Todo era misterio. El templo era misterio, Alicia era misterio. El espíritu infantil de Alicia y yo: eso era misterio. Lo es aún. Y era misteriosa la luz entrando por las ventanas hacia la eterna penumbra. En la quietud de la medialuz sentíamos transcurrir el tiempo, y entonces adivinábamos la presencia de otra realidad detenida tras el presente. Fueron las primeras nociones que tuve sobre la relatividad de todo lo existente. ¿De todo lo existente? ¿No hay acaso algo que perdura, algo absoluto, algo secreto, una adivinanza íntima, un rayo de luz alumbrando con timidez un rincón de la mente, así como el resplandor que ilumina en el templo?

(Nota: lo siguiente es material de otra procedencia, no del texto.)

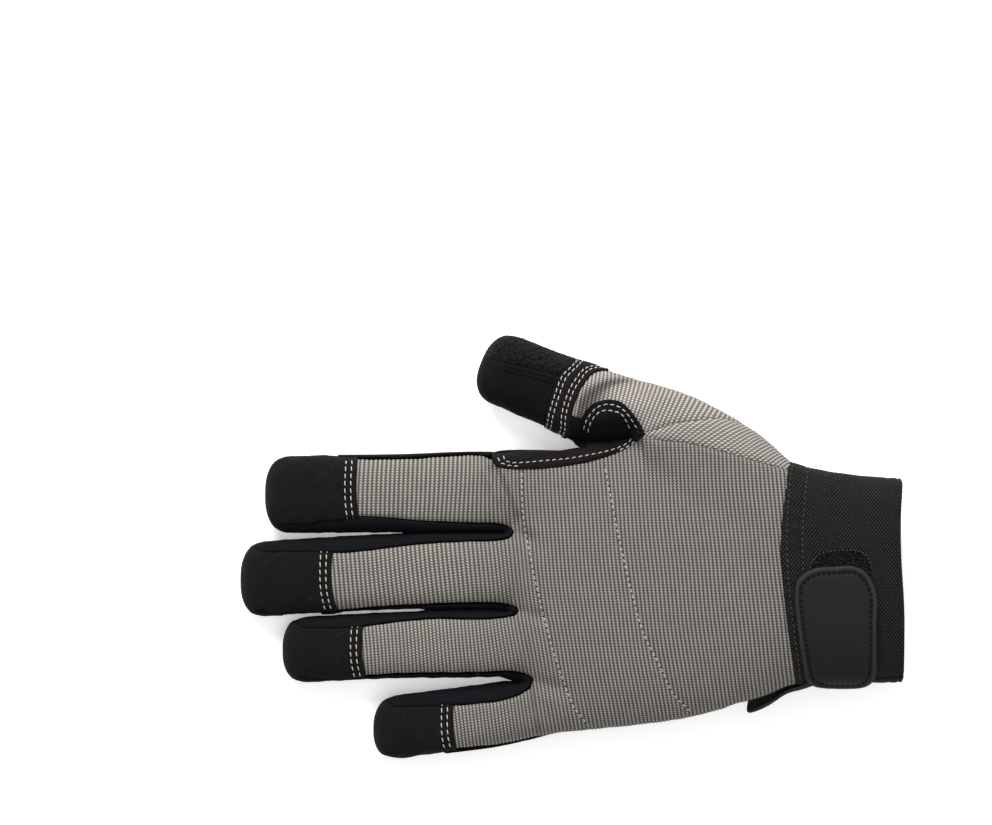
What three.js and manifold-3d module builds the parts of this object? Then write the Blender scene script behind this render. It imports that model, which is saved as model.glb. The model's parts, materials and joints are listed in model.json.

Eso es nuestro cuerpo: un templo que encierra a un espíritu, así como la catedral almacena cada segundo, cada día, materializando los siglos.

s¿Qué es ser ateo? Dicen que es negar la existencia de Dios. ¿De Dios? Mejor dicho, de un dios que pertenece a una doctrina. El ateo, pues, es una persona que niega al dios parcial, establecido do como todopoderoso por una religión. Sólo eso, porque nadie puede negarse a sí mismo el sentimiento de religiosidad que en algún momento de la vida aparece, sobre todo en el desamparo. Por eso se puede sentir el misterio en la soledad de un templo.

La soledad del templo es la soledad del alma. Las estructuras físicas -las del templo y las del cuerpo humano- son sensibles al tiempo y terminan por desaparecer, pero el misterio del misticismo queda incrustado en la conciencia.

No se puede acceder a lo trascendente de modo superficial, y ese acceso tampoco puede ser el producto de un plan doctrinario. Se trata de hallar caminos, estímulos que sirvan de guía. Eso era lo que me sucedía de niño al penetrar en la capilla campestre por el agujero secreto. Eso era lo que me sucedía con la sensualidad del alma de Alicia. En el silencio, a veces creía oír los latidos de su corazón, los latidos del mío. Y eso bastaba. En la quietud de mi rito, en el rayito de sol penetrando por la ventana, en la indiferencia del gato dormido, en el cuerpo de Alicia y en sus ojos en mi perfil, mi existencia se transformaba en un contemplar.

He dicho “contemplar”. Publio Terencio Varrón, poeta latino que vivió entre los años 81 y 13 antes de nuestra era, dijo que “templum” es un sitio limitado por ciertas pautas con el objetivo de cumplir profecías y predicciones. Este es el origen no sólo de la palabra “templo”, sino también de su hermana “contemplar”. De este modo, la auténtica contemplación se produce en el templo, y ya que sus muros impiden el extravío de la mirada, la contemplación sólo puede dirigirse hacia el interior, hacia lo humano, hacia el misterio de uno mismo, única parte en que se puede comprender realmente todo aquello aparentemente externo y extenso.

* Este texto es una re-creación del autor en torno a su artículo “Templos”, aparecido en Uno Mismo Nº 120, Diciembre 1999.